For the listing that follows, give again exactly the lines from the one with "const blouse = new THREE.Group();" to the one with "in imported if", including both.

Supplied records:
+++

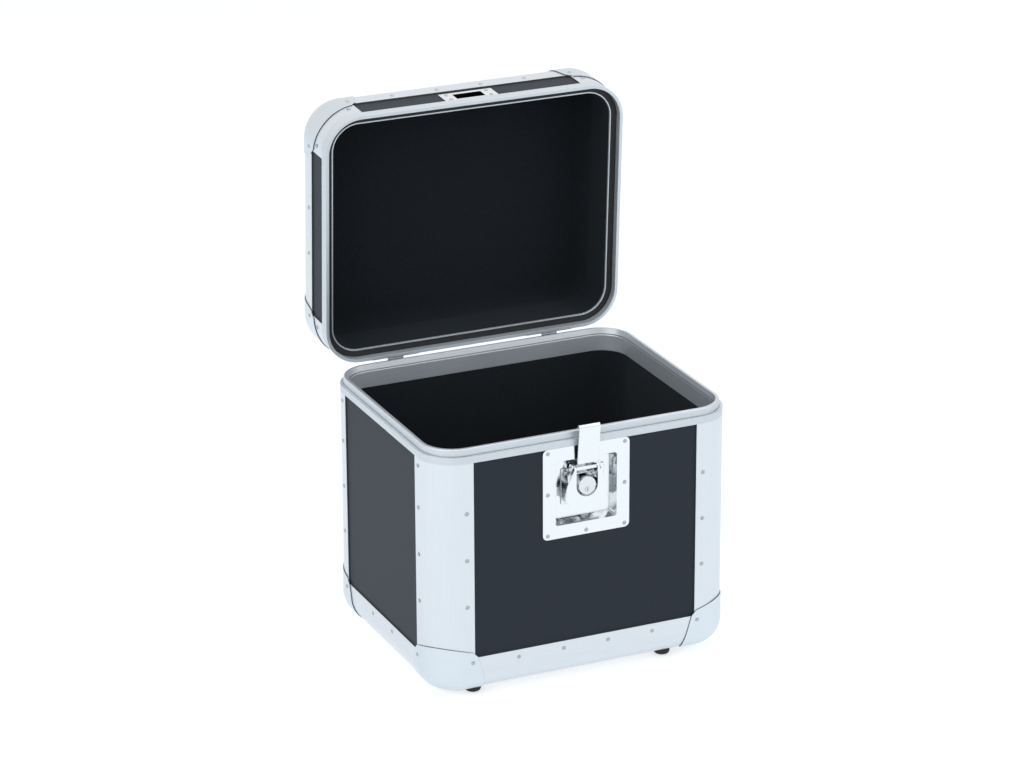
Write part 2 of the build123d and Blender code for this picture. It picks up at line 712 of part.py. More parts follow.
# ---------------------------------------------------------------- hinges
back = half_depth
hinge_axis = Axis((0, hinge_y, hinge_z), (1, 0, 0))
base_leaves = []
lid_leaves = []
pins = []
knuckle_half = hinge_knuckle / 2
base_leaf_places = [lift * place for place in hinge_places_base]
lid_leaf_places = [facing("back", x + dx, parting + leaf_lid - z, leaf_thick)
                   for x in (-hinge_pitch / 2, hinge_pitch / 2) for dx in spread(2, hinge_rivet_pitch)
                   for z in (hinge_rivet_low, hinge_rivet_low + hinge_rivet_rise)]


def knuckle(x0, x1):
    """Barrel of a hinge, bored for the pin."""
    bore = rod_x(pin_radius + pin_clear, x0 - spare, x1 + spare, hinge_y, hinge_z)
    return rod_x(knuckle_radius, x0, x1, hinge_y, hinge_z) - bore


for x in (-hinge_pitch / 2, hinge_pitch / 2):
    left, right = x - hinge_width / 2, x + hinge_width / 2
    web = knuckle_radius - leaf_thick
    leaf = box_between(left, right, back, back + leaf_thick, hinge_z - leaf_base, hinge_z - leaf_gap)
    leaf = leaf + box_between(left, right, back - skin, back + leaf_thick,
                              hinge_z - leaf_base, rim_line - butt_gap)
    for x0, x1 in ((left, x - knuckle_half - knuckle_gap), (x + knuckle_half + knuckle_gap, right)):
        plate_bit = box_between(x0, x1, back, hinge_y, hinge_z - knuckle_radius, hinge_z - web)
        bore = rod_x(pin_radius + pin_clear, x0 - spare, x1 + spare, hinge_y, hinge_z)
        leaf = leaf + (plate_bit + rod_x(knuckle_radius, x0, x1, hinge_y, hinge_z)) - bore
    base_leaves.append(drilled(leaf, base_leaf_places))
    frame_z = parting + frame_flange
    leaf = box_between(left, right, back, back + leaf_thick, hinge_z + leaf_gap, hinge_z + leaf_lid)
    leaf = leaf + box_between(left, right, back - skin, back + leaf_thick,
                              frame_z + butt_gap, hinge_z + leaf_lid)
    x0, x1 = x - knuckle_half, x + knuckle_half
    plate_bit = box_between(x0, x1, back, hinge_y, hinge_z + web, hinge_z + knuckle_radius)
    stop = box_between(x0, x1, back + leaf_thick + stop_gap, hinge_y, hinge_z - knuckle_radius, hinge_z - web)
    stop = stop.rotate(hinge_axis, lid_open)
    bore = rod_x(pin_radius + pin_clear, x0 - spare, x1 + spare, hinge_y, hinge_z)
    leaf = leaf + (plate_bit + stop + rod_x(knuckle_radius, x0, x1, hinge_y, hinge_z)) - bore
    lid_leaves.append(drilled(leaf, lid_leaf_places))
    pins.append(rod_x(pin_radius, left - leaf_thick / 2, right + leaf_thick / 2, hinge_y, hinge_z))
base_nodes["hinge_base_leaves"] = base_leaves
base_nodes["hinge_pins"] = pins
base_nodes["hinge_base_rivets"] = [place * case_rivet for place in base_leaf_places]

# ---------------------------------------------------------------- lid, made closed
lid_mid = (lid_edge + lid_panel_top) / 2 - lid_edge
lid_flat_places = (corner_places(lid_edge, lid_corner_rivet_in, [lid_mid], [lid_mid]) + edge_places(lid_edge))
lid_ball_places = ball_places(lid_edge, True)
lid = half_case(lid_edge, lid_panel_top, lid_board_top, lid_height, lid_board_top,
                lid_edge + ball_chamfer, lid_flat_places + lid_ball_places)

frame = ring(0, skin, lid_panel_top, lid_height)
frame = frame + ring(0, frame_lip, lid_height - skin, lid_height)
frame = frame + ring(frame_lip - frame_wall, frame_lip, lid_board_top, lid_height)
bead_out = lined_wall + bead_gap
frame = frame + ring(frame_lip - frame_wall, bead_out + bead_wall, lid_board_top, lid_height - groove_root)
frame = frame + ring(bead_out, bead_out + bead_wall, lid_board_top, lid_height - bead_drop)
seal = ring(frame_lip + seal_gap, bead_out - seal_gap,
            lid_height - groove_root, lid_height - groove_root + seal_thick)


def to_lid(shape):
    """From the lid's own frame, closed end down, to its closed place over the base."""
    return Pos(0, 0, lid_top) * mirror(shape, Plane.XY)


keeper_low = parting + frame_flange + cup_gap
keeper_high = keeper_low + keeper_height
slot_low = keeper_low + slot_lip
keeper_face = dish_face
cup_low = keeper_low + cup_raise
cup_high = slot_low + slot_height + cup_wall
cup_half = slot_width / 2 + cup_wall
keeper_places = [facing("front", sign * keeper_rivet_x, keeper_low + z, -keeper_face)
                 for sign in (-1, 1) for z in (keeper_rivet_low, keeper_rivet_high)]
keeper = on_front(rect_between(-keeper_width / 2, keeper_width / 2, keeper_low, keeper_high),
                  keeper_face, keeper_face + keeper_sheet)
cup_back = keeper_face + keeper_sheet + cup_depth
cup_floor = cup_low - cup_wall
cup = rect_between(-cup_half, cup_half, cup_floor, cup_high)
keeper = keeper + on_front(cup, keeper_face + keeper_sheet, cup_back)
cup_inside = rect_between(-slot_width / 2, slot_width / 2, cup_floor + cup_wall, cup_high - cup_wall)
keeper = keeper - on_front(cup_inside, keeper_face + keeper_sheet, cup_back - cup_wall)
keeper = keeper - on_front(rect_between(-slot_width / 2, slot_width / 2, slot_low, slot_low + slot_height),
                           keeper_face - spare, cup_back - cup_wall)
keeper = drilled(keeper, keeper_places)

front_strip = to_lid(lid["board_front"])
pocket = on_front(rect_between(-cup_half - cup_gap, cup_half + cup_gap, parting, cup_high + cup_gap),
                  -spare, wall + spare / 2)
front_strip = drilled(front_strip - pocket, keeper_places)
back_strip = drilled(to_lid(lid["board_back"]), lid_leaf_places)

# handle: two brackets, a bail and its grip, on the lid's top panel
bail_side = handle_span / 2
bail_z = lid_top + handle_rise
bail_path = FilletPolyline((-bail_side + barrel_inset + barrel_length + bail_end, 0, bail_z),
                           (-bail_side, 0, bail_z), (-bail_side, handle_reach, bail_z),
                           (bail_side, handle_reach, bail_z), (bail_side, 0, bail_z),
                           (bail_side - barrel_inset - barrel_length - bail_end, 0, bail_z),
                           radius=handle_bend)
bail_start = Plane(origin=bail_path @ 0, z_dir=bail_path % 0)
bail = sweep(bail_start * Circle(handle_rod), path=bail_path)
grip = rod_x(grip_radius, -grip_length / 2, grip_length / 2, handle_reach, bail_z)
grip = fillet(grip.edges(), grip_rounding)
grip = grip - rod_x(handle_rod, -grip_length / 2 - spare, grip_length / 2 + spare, handle_reach, bail_z)
brackets = []
bracket_places = []
for sign in (-1, 1):
    outer = bail_side - barrel_inset
    inner = outer - barrel_length
    mid = sign * (outer + inner) / 2
    head_end = inner - bail_end
    head = rod_x(bail_head, min(sign * head_end, sign * (head_end - bail_end)),
                 max(sign * head_end, sign * (head_end - bail_end)), 0, bail_z)
    bail = bail + head
    x0, x1 = mid - barrel_length / 2, mid + barrel_length / 2
    foot_plate = box_between(x0 - bracket_side, x1, -bracket_length / 2, bracket_length / 2,
                             lid_top - skin, lid_top - skin + bracket_thick)
    if sign < 0:
        foot_plate = box_between(x0, x1 + bracket_side, -bracket_length / 2, bracket_length / 2,
                                 lid_top - skin, lid_top - skin + bracket_thick)
    web_block = box_between(x0, x1, -barrel_radius, barrel_radius, lid_top - skin, bail_z)
    body = foot_plate + web_block + rod_x(barrel_radius, x0, x1, 0, bail_z)
    body = body - rod_x(handle_rod + handle_clear, x0 - spare, x1 + spare, 0, bail_z)
    places = [Pos(mid, y, lid_top - skin + bracket_thick) for y in (-bracket_rivet_out, bracket_rivet_out)]
    bracket_places += places
    brackets.append(drilled(body, places))
top_panel = drilled(to_lid(lid["board_end"]), bracket_places)

lid_nodes["lid_panel_top"] = [top_panel]
lid_nodes["lid_strip_front"] = [front_strip]
lid_nodes["lid_strip_back"] = [back_strip]
lid_nodes["lid_strip_left"] = [to_lid(lid["board_left"])]
lid_nodes["lid_strip_right"] = [to_lid(lid["board_right"])]
for name in ("front_left", "front_right", "back_left", "back_right"):
    lid_nodes["lid_corner_" + name] = [to_lid(lid["corner_" + name])]
for side in ("front", "back", "left", "right"):
    lid_nodes["lid_edge_" + side] = [to_lid(lid["edge_" + side])]
lid_nodes["lid_ball_corners"] = [to_lid(lid["ball_" + name]) for name in
                                 ("front_left", "front_right", "back_left", "back_right")]
lid_nodes["lid_frame"] = [to_lid(frame)]
lid_nodes["lid_seal"] = [to_lid(seal)]
lid_nodes["lid_lining"] = [to_lid(lid["lining"])]
lid_nodes["lid_rivets"] = [to_lid(place * case_rivet) for place in lid_flat_places + lid_ball_places]
lid_nodes["keeper_plate"] = [keeper]
lid_nodes["keeper_rivets"] = [place * case_rivet for place in keeper_places]
lid_nodes["hinge_lid_leaves"] = lid_leaves
lid_nodes["hinge_lid_rivets"] = [place * case_rivet for place in lid_leaf_places]
lid_nodes["handle_brackets"] = brackets
lid_nodes["handle_rivets"] = [place * case_rivet for place in bracket_places]
bail_nodes["handle_bail"] = [bail]
bail_nodes["handle_grip"] = [grip]

# ---------------------------------------------------------------- place and write
nodes = {}
for group in (base_nodes, lever_nodes, hook_pin_nodes, hook_nodes, plug_nodes):
    for name, shapes in group.items():
        nodes[name] = solids_of(*shapes)
for group in (lid_nodes, bail_nodes):
    for name, shapes in group.items():
        nodes[name] = [solid.rotate(hinge_axis, -lid_open) for solid in solids_of(*shapes)]

boxes = [Compound(solids).bounding_box() for solids in nodes.values()]
low_y = min(box.min.Y for box in boxes)
high_y = max(box.max.Y for box in boxes)
shift = Pos(0, -(low_y + high_y) / 2, 0)

os.makedirs("parts", exist_ok=True)
for name, solids in nodes.items():
    export_step(Compound([shift * solid for solid in solids]), "parts/" + name + ".step")


def tell(name, y, z, x=0.0):
    """Print a joint's or a mount's place, in metres, in the written frame."""
    print(name, [round(x / 1000, 6), round((y - (low_y + high_y) / 2) / 1000, 6), round(z / 1000, 6)])


def opened(y, z):
    """A point of the closed lid, after the lid has opened."""
    turn = math.radians(-lid_open)
    dy, dz = y - hinge_y, z - hinge_z
    return (hinge_y + dy * math.cos(turn) - dz * math.sin(turn),
            hinge_z + dy * math.sin(turn) + dz * math.cos(turn))


print("nodes", len(nodes), "solids", sum(len(solids) for solids in nodes.values()))
print("y range", low_y, high_y, "z top", max(box.max.Z for box in boxes))
tell("lid_hinge", hinge_y, hinge_z)
tell("lever_lift", pivot_y, pivot_z)
tell("hook_swing", hook_y, hook_z)
tell("lock_turn", front, plug_z)
tell("handle_swing", *opened(0, bail_z))
tell("front_face", front, parting)
tell("back_face", half_depth, parting)
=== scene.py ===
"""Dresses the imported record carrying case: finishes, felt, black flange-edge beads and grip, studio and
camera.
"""

import json
import logging
import math
from dataclasses import dataclass, field
from enum import Enum

import bmesh
import bpy
import numpy as np
from mathutils import Matrix, Vector

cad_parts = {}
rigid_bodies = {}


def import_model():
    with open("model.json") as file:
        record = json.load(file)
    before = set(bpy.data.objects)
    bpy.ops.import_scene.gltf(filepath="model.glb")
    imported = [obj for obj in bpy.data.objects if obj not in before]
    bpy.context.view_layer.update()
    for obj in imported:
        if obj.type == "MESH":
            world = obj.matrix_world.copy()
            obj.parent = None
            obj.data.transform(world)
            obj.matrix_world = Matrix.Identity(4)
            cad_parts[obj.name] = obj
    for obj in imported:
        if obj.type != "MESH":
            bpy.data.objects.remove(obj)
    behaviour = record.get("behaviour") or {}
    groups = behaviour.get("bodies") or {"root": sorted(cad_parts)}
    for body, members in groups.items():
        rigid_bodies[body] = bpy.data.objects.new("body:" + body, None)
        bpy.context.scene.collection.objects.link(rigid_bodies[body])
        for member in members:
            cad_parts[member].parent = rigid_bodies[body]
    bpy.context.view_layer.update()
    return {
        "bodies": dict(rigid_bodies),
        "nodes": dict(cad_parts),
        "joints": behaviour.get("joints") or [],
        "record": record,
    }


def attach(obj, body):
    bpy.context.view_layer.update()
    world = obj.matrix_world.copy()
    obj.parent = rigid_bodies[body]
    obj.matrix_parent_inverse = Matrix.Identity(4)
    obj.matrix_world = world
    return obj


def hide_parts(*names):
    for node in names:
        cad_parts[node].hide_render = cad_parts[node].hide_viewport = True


LOG = logging.getLogger("record_case")
MM = 0.001


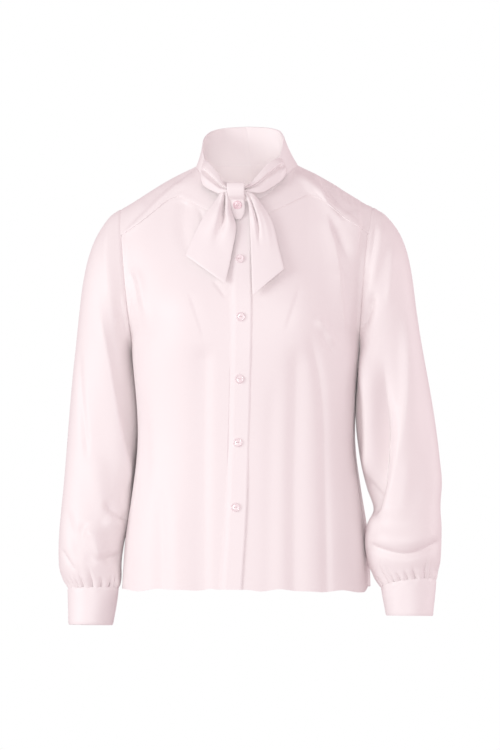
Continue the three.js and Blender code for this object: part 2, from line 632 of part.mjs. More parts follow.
// The hanging end starts from the band's lower edge beside the tab.
function tailPoint(side, at, across, out = 0) {
  const rows = side > 0 ? LEFT_TAIL : RIGHT_TAIL;
  const [inX, inZ, outX, outZ, inOff, outOff] = TAIL_COLUMNS.slice(1).map((name) => column(rows, 'at', name, at));
  const x = lerp(inX, outX, across);
  const z = lerp(inZ, outZ, across);
  const fold = TAIL_FOLDS.filter((row) => row.side === side).reduce((total, row) => {
    const reach = 1 - smooth(at, 0.1, row.to);
    return total + row.depth * Math.exp(-(((across - row.across) / row.width) ** 2)) * reach;
  }, 0);
  const off = Math.max(lerp(inOff, outOff, across) + 3 * Math.sin(Math.PI * across) * (1 - at) + fold, TAIL_LEAST);
  const free = point(x, frontAt(x, z).y - off - out, z);
  const [inner, outer] = side > 0 ? TAIL_ROOT.left : TAIL_ROOT.right;
  const root = bandPoint(side, lerp(inner, outer, across), 0, out).add(point(0, 0, -TAIL_ROOT.drop));
  return root.lerp(free, smooth(at, 0, TAIL_ROOT.reach));
}

function tieTail(side, name) {
  const rows = steps(0, 1, 10).map((at) => steps(0, 1, 9).map((across) => tailPoint(side, at, across)));
  return wall(name, rows, TIE_WALL, CLOTH_FACED, { flip: side > 0 });
}

// A sleeve: few points round the plain arm, twice as many where the gathers run into the cuff.
const ARM_ANGLES = [
  ...steps(0, YOKE_FRONT_ANGLE, ARMHOLE_STEPS),
  ...steps(YOKE_FRONT_ANGLE, YOKE_BACK_ANGLE, YOKE_END_STEPS).slice(1),
  ...steps(YOKE_BACK_ANGLE, 360, ARMHOLE_STEPS).slice(1, -1),
];
const PLAIN_STATIONS = steps(0, 13, 13);
const GATHERED_STATIONS = [14, 15, 15.6, 16.2, 16.6, CUFF_TOP];
const ARMHOLE_CLEAR = 0.45;

function sleeve(side, name) {
  const gatherAngles = steps(0, 360, ARM_ANGLES.length * 2).slice(0, -1);
  const even = gatherAngles.filter((_, i) => i % 2 === 0);
  const ring = (at, angles) => angles.map((angle) => sleevePoint(side, at, angle).add(point(side * ARMHOLE_CLEAR, 0, 0)));
  const settle = (at) => ARM_ANGLES.map((angle, i) => lerp(angle, even[i], smooth(at, 3, 12)));
  const rows = [
    ...PLAIN_STATIONS.map((at) => ring(at, settle(at))),
    ...GATHERED_STATIONS.map((at) => ring(at, gatherAngles)),
  ];
  return wall(name, rows, SLEEVE_WALL, CLOTH, { loop: true, flip: side > 0 });
}

// A cuff is one strip that starts under its own buttoned end, at the back of the wrist.
const CUFF_START = 236;
const CUFF_LAP = 34;
const CUFF_SEAM_DROP = 0.05;
const CUFF_EASE = 0.4;
const CUFF_LAP_RISE = 2.3;

function cuffPoint(side, at, turned, out = 0) {
  const lap = smooth(turned, 300, 356) * CUFF_LAP_RISE;
  return sleevePoint(side, at, (CUFF_START + turned) % 360, CUFF_EASE + lap + out).add(point(side * ARMHOLE_CLEAR, 0, 0));
}

function cuff(side, name) {
  const turns = steps(0, 360 + CUFF_LAP, 36);
  const stations = steps(CUFF_TOP + CUFF_SEAM_DROP, CUFF_FOOT, 3);
  const rows = stations.map((at) => turns.map((turned) => cuffPoint(side, at, turned)));
  return wall(name, rows, FACED_WALL, CLOTH_FACED, { flip: side > 0 });
}

function cuffButton(side, name) {
  const [at, turned] = [18, 360 + CUFF_LAP * 0.5];
  const seat = cuffPoint(side, at, turned);
  const round = cuffPoint(side, at, turned + 4).sub(cuffPoint(side, at, turned - 4));
  const down = cuffPoint(side, at + 0.1, turned).sub(cuffPoint(side, at - 0.1, turned));
  return button(name, CUFF_BUTTON_RADIUS, seat, round.cross(down).multiplyScalar(side > 0 ? -1 : 1));
}

const blouse = new THREE.Group();
blouse.add(
  frontPanel(-1, 'front_right'),
  frontPanel(1, 'front_left'),
  backPanel(),
  yoke(),
  collar(),
  middleBand('button_stand', PANEL_EDGE, 0, STAND_WALL),
  middleBand('placket', PLACKET_HALF, PLACKET_OUT, PLACKET_WALL),
  tab(),
  tieBand(-1, 'tie_band_right'),
  tieBand(1, 'tie_band_left'),
  tieTail(-1, 'tie_end_right'),
  tieTail(1, 'tie_end_left'),
  sleeve(-1, 'sleeve_right'),
  sleeve(1, 'sleeve_left'),
  cuff(-1, 'cuff_right'),
  cuff(1, 'cuff_left'),
  tabButton(),
  ...frontButtons(),
  cuffButton(-1, 'cuff_button_right'),
  cuffButton(1, 'cuff_button_left'),
);

export default blouse;
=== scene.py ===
"""A long-sleeved blouse in blush crepe satin, filled out as on a body with nobody in it.

Shapes are worked out in millimetres. +Z is up, the front faces -Y, the wearer's left is +X.
"""

import bpy
import mathutils
import numpy as np
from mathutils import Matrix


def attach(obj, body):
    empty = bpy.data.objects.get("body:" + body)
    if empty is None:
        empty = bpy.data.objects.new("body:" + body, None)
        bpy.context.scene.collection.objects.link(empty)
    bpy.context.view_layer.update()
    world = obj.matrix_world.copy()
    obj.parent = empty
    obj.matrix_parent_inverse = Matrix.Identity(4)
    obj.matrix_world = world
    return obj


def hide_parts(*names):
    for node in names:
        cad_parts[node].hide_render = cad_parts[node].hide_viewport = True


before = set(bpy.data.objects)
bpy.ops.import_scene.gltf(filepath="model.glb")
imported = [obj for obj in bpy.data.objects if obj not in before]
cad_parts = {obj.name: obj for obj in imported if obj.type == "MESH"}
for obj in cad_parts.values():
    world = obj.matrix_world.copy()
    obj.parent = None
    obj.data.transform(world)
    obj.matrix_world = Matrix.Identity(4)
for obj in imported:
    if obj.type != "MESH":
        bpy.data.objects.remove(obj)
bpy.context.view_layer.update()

# The fronts are two shaped panels of crepe satin, sewn to the yoke above, to the back at the side seams
# and to the sleeves at the armholes. The right one carries the placket. They hang from the bust in soft
# folds, and pull into creases beside the armholes.
METRES = 0.001
MIX_FROM, MIX_TO, MIX_COLOUR = 6, 7, 2
CLOTH_WALL = 1.2
PANEL_EDGE = 14.8
PANEL_ROWS = 200
FRONT_COLUMNS = 128
PANEL_SOFTENING = 102
YOKE_ANGLE = 127
SEAM_DIP = 0.35
ARMHOLE_DIP = 1.1
SEAM_REACH = 1.4
FOLD_CLEAR = 9
HEM_WAVE = {"height": 1.3, "long": 13, "short": 7.3, "fades_over": 60}


def table(names, rows):
    """The rows' numbers as one array for each named column."""
    return dict(zip(names.split(), np.array(rows, float).T))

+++

The solution:
const blouse = new THREE.Group();
blouse.add(
  frontPanel(-1, 'front_right'),
  frontPanel(1, 'front_left'),
  backPanel(),
  yoke(),
  collar(),
  middleBand('button_stand', PANEL_EDGE, 0, STAND_WALL),
  middleBand('placket', PLACKET_HALF, PLACKET_OUT, PLACKET_WALL),
  tab(),
  tieBand(-1, 'tie_band_right'),
  tieBand(1, 'tie_band_left'),
  tieTail(-1, 'tie_end_right'),
  tieTail(1, 'tie_end_left'),
  sleeve(-1, 'sleeve_right'),
  sleeve(1, 'sleeve_left'),
  cuff(-1, 'cuff_right'),
  cuff(1, 'cuff_left'),
  tabButton(),
  ...frontButtons(),
  cuffButton(-1, 'cuff_button_right'),
  cuffButton(1, 'cuff_button_left'),
);

export default blouse;
=== scene.py ===
"""A long-sleeved blouse in blush crepe satin, filled out as on a body with nobody in it.

Shapes are worked out in millimetres. +Z is up, the front faces -Y, the wearer's left is +X.
"""

import bpy
import mathutils
import numpy as np
from mathutils import Matrix


def attach(obj, body):
    empty = bpy.data.objects.get("body:" + body)
    if empty is None:
        empty = bpy.data.objects.new("body:" + body, None)
        bpy.context.scene.collection.objects.link(empty)
    bpy.context.view_layer.update()
    world = obj.matrix_world.copy()
    obj.parent = empty
    obj.matrix_parent_inverse = Matrix.Identity(4)
    obj.matrix_world = world
    return obj


def hide_parts(*names):
    for node in names:
        cad_parts[node].hide_render = cad_parts[node].hide_viewport = True


before = set(bpy.data.objects)
bpy.ops.import_scene.gltf(filepath="model.glb")
imported = [obj for obj in bpy.data.objects if obj not in before]
cad_parts = {obj.name: obj for obj in imported if obj.type == "MESH"}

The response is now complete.